SPECIFICATION Sequence controller This invention relates to heating systems essentially using a plurality of boilers. Such boilers control by devices such as time switches and thermostats controlling the flow water temperature. When control thermostats are fitted to the flow pipe of individual boilers, it is known to use a sequencer to arrange for the boilers to switch in and out in a predetermined order. Such sequence systems can lead to instability with boilers switching in and out excessively causing inefficient operation and fuel wastage.

One of the problems with multi boiler installation occurs at the commencement of load or at times of increasing load and is due to the time taken to bring a boiler into operation.

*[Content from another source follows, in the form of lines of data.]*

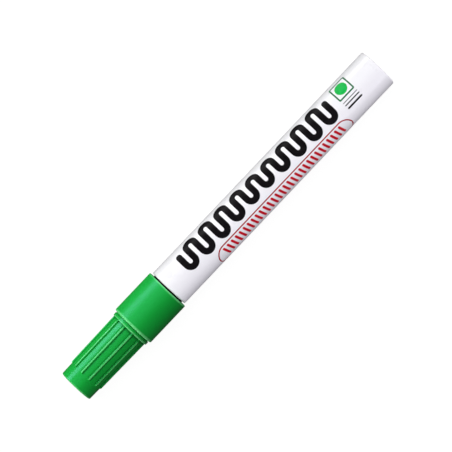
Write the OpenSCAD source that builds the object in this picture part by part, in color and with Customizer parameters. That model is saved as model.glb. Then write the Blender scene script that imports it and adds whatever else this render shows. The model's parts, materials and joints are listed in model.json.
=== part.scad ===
// Whiteboard marker: drawn metal barrel, fibre ink reservoir, bullet nib and a ribbed pull-off cap.
// It lies along X with the cap towards +X, on the surface z = 0, and the origin is under its middle.
// Each piece is drawn standing on Z, with z counted from the cap's closed end, and then laid down,
// which turns +Z to -X and +X to +Z.

/* [Barrel] */
// Overall length with the cap on
overall_length = 137; // [130:0.5:145]
// Outside diameter of the barrel
barrel_diameter = 13.7; // [13.6:0.05:13.8]
// Wall thickness of the barrel can
barrel_wall = 0.45; // [0.3:0.05:0.5]
// Thickness of the barrel's closed rear end
barrel_floor = 0.8; // [0.5:0.1:1.5]
// Radius of the edge rolled in over the holder
front_edge_radius = 1.0; // [0.8:0.05:1]
// Radius of the edge round the closed rear end
rear_edge_radius = 0.4; // [0.2:0.05:0.6]

/* [Cap] */
// Length of the cap
cap_length = 41.6; // [41.4:0.05:41.8]
// Outside diameter of the smooth skirt
skirt_diameter = 15.1; // [14.9:0.05:15.5]
// Where the skirt begins
skirt_start = 25.8; // [25.7:0.05:25.9]
// Radius of the skirt's edge beside the ring
skirt_edge_radius = 0.5; // [0.2:0.05:0.5]
// Diameter of the ring between grip and skirt
ring_diameter = 13.8; // [13.6:0.05:14]
// Length of the ring
ring_length = 1.1; // [0.95:0.05:1.2]
// Diameter at the bottom of the groove beside the ring
groove_diameter = 13.3; // [13.1:0.05:13.5]
// Width of that groove
groove_width = 0.35; // [0.2:0.05:0.4]
// Diameter of the cap at its closed end
end_diameter = 11.75; // [11.7:0.05:12]
// Diameter of the grip between its ribs, where it meets the ring
grip_diameter = 12.4; // [12.2:0.05:12.5]
// Chamfer of the small moulded edges
small_chamfer = 0.3; // [0.1:0.05:0.35]
// Thickness of the cap's closed end
cap_end_thickness = 1.5; // [1:0.1:2.5]

/* [Grip ribs] */
// Number of ribs round the grip
rib_count = 12; // [6:1:18]
// Where the ribs begin
rib_start = 4.7; // [3:0.1:8]
// Diameter over the ribs where they begin
rib_start_diameter = 12.9; // [12.7:0.05:13.1]
// Diameter over the ribs at the ring
rib_end_diameter = 13.38; // [13.2:0.05:13.5]
// Width of a rib at its crest
rib_crest_width = 0.5; // [0.3:0.05:0.7]
// Width of a rib at its foot
rib_foot_width = 0.95; // [0.8:0.05:1.2]
// Turn of the first rib from straight up, towards +Y
rib_turn = 14; // [0:1:29]

/* [Inner cap] */
// Thickness of the sealing liner's wall
liner_wall = 0.85; // [0.7:0.05:0.85]
// Where the liner's closed end begins
liner_start = 9.6; // [6:0.1:10]
// Where the liner's flange begins, on the step inside the cap
liner_flange_start = 27.35; // [27.3:0.05:27.5]
// Diameter of the liner's flange
liner_flange_diameter = 13; // [12.8:0.05:13.1]
// Thickness of that flange
liner_flange_thickness = 0.8; // [0.6:0.05:0.9]

/* [Nib holder] */
// Gap between the cap's mouth and the barrel, where the neck shows
neck_gap = 0.5; // [0.3:0.05:0.6]
// Diameter of the neck
neck_diameter = 11.76; // [11.4:0.02:11.76]
// Diameter of the collar that the skirt sits on
seat_diameter = 13.5; // [13.3:0.05:13.6]
// Length of that collar
seat_length = 4.2; // [3.5:0.1:4.5]
// Diameter of the holder's body ahead of the collar
body_diameter = 11.2; // [10.6:0.1:11.6]
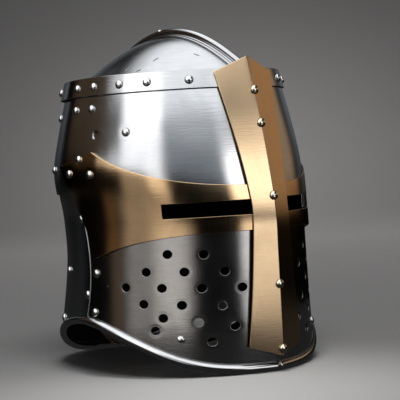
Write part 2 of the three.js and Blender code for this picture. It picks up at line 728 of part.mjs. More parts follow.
function buckleFrame() {
  const sideBar = (y) => {
    const outline = [[BUCKLE.hinge, -1], [BUCKLE.far, -1], [BUCKLE.far, 1], [BUCKLE.hinge, 1]];
    return acrossStrap(outline.map(([angle, n]) => strapPoint(angle, n * BUCKLE.bar)), 2 * BUCKLE.bar)
      .translate(0, y, 0);
  };
  return join([
    crossBar(BUCKLE.hinge, BUCKLE.bar, 2 * BUCKLE.halfWidth),
    crossBar(BUCKLE.far, BUCKLE.bar, 2 * BUCKLE.halfWidth),
    sideBar(BUCKLE.halfWidth - BUCKLE.bar),
    sideBar(BUCKLE.bar - BUCKLE.halfWidth),
  ]);
}
add('buckle_frame', buckleFrame(), brass);

// the prong: an eye round the hinge bar, and a shank that tapers to rest on the far bar
const PRONG = { eyeWall: 1.4, tip: BUCKLE.far - 1.5, tipHalf: 0.9, rest: BUCKLE.bar + GAP + 1.2 };
function buckleProng() {
  const eye = crossBar(BUCKLE.hinge, BUCKLE.bar + GAP + PRONG.eyeWall, BUCKLE.prongWidth);
  const shank = acrossStrap([
    strapPoint(BUCKLE.hinge - 1.4, 0.4),
    strapPoint(PRONG.tip, PRONG.rest - PRONG.tipHalf),
    strapPoint(PRONG.tip, PRONG.rest + PRONG.tipHalf),
    strapPoint(BUCKLE.hinge - 1, 3),
  ], BUCKLE.prongWidth);
  return cut(join([eye, shank]), [barHole]);
}
add('buckle_prong', buckleProng(), brass);

// each strap turns on a rivet: head outside the plate, shank through plate and leather, burr inside
const STRAP_RIVET = { shankRadius: 2, burrRadius: 4, burrThick: 1.3, overlap: 1 };
function strapRivet(side) {
  const { shankRadius, burrRadius, burrThick, overlap } = STRAP_RIVET;
  const face = Math.abs(pivot.x);
  const seat = new THREE.Vector3(side * face, pivot.y, STRAP.pivotZ);
  const head = rivetHead(seat, new THREE.Vector3(side, 0, 0));
  const burr = STRAP.halfSpan - STRAP.thick / 2 - GAP;
  const shank = pivotPeg(side, shankRadius, burr - overlap, face + overlap);
  return join([head, shank, pivotPeg(side, burrRadius, burr - burrThick, burr)]);
}
add('strap_rivet_right', strapRivet(-1), brightSteel);
add('strap_rivet_left', strapRivet(1), brightSteel);

export default helm;
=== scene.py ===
"""The looks of a knight's great helm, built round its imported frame. Metres, +Z up, the face along -Y."""

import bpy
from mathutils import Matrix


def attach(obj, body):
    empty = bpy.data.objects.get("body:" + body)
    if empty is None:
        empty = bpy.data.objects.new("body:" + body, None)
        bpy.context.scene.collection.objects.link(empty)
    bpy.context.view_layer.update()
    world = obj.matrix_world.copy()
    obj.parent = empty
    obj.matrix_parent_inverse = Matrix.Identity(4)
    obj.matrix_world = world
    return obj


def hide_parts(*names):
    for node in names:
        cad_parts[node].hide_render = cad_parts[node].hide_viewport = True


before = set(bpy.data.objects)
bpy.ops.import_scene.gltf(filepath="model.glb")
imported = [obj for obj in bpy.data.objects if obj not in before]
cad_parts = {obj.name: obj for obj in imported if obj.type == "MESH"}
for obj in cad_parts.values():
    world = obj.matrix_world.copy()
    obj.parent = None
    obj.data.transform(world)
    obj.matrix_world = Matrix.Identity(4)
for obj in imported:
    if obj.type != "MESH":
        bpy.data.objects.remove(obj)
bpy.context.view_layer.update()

import math

import bpy
import numpy as np
from mathutils import Matrix, Vector
from mathutils.geometry import delaunay_2d_cdt

MM = 0.001  # lengths below are in millimetres unless a name says otherwise

# ---- the shell, as the frame's plates follow it ----

# height, half width, keel distance in front, distance behind
SHELL_LEVELS = np.array([
    (0, 121.5, 145, 157),
    (50, 120, 145, 146),
    (85, 118.5, 145, 133),
    (115, 117.5, 145, 126),
    (150, 116.5, 145, 132),
    (203, 117, 137.5, 148.5),
    (240, 110.5, 130, 139.5),
    (292, 98, 117.5, 125.5),
    (306, 94.5, 114, 122),
], float)
WIDEST_Y = -5
KEEL_SHARPNESS = 0.2
STEEL = 1.6
LAYER = 2.2
PER_DEGREE = 2.0  # about how many millimetres of plate a degree of bearing covers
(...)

This is because relatively large output boilers are lit following a predetermined cycle of purging, pressurization and the like, and may require a further time interval before the boiler structure itself rises in temperature and any appreciable effect is felt in the temperature of the output water. It is conventional to provide a fixed delay to allow for this so that when the system calls for heat and the first boiler is lit, the second boiler is only lit if the heat demand is not satisfied after a predetermined interval sufficient to allow the first boiler to become fully operational and so on.Conventional systems caused boilers to be switched on and off excessively because if the load is just above that for one boiler, second unit will cut in and out regularly.

The object of the present invention is to provide an improved control system for use in these circumstances.

According to the invention a heating system comprises a plurality of low;high fire or fully modulating boilers controlled by sequencing means adapted and arranged to bring the boilers on line in a predetermined sequence such that, when a new boiler is brought on line, the new boiler and at least one of any boilers previously brought on line and operating at a high fire level are both initially operated at a low fire level.

Hence, an operating system for three on/low/high boilers will have the following possibilities arranged in order of increasing load: Boiler No.1 on low Boiler No.1 on high Boiler No.1 on low and Boiler No.2. on low Boiler No.1 on high and Boiler No.2. on low Boiler No.1 on high and Boiler No.2. on high Boiler No.1 on high and Nos 2 and 3 on low Boilers Nos 1 and 2 on high and No.3 on low All boilers on high The sequencing means is preferably arranged so that there is a delay when the new boiler is brought on line before any further changes in boiler operation can be implemented.Thus, for example, when insufficient heat is being provided and boiler No.1 is on high, so that boiler No.2 is to be brought on low whilst boiler No.1 is returned to low, the fourth step, that is bringing No.1 back to high cannot take place until x minutes have elapsed after the third operation (lighting No.2 boiler on low and returning No.1 to low) so as to allow time for the system to stabilize between the operations.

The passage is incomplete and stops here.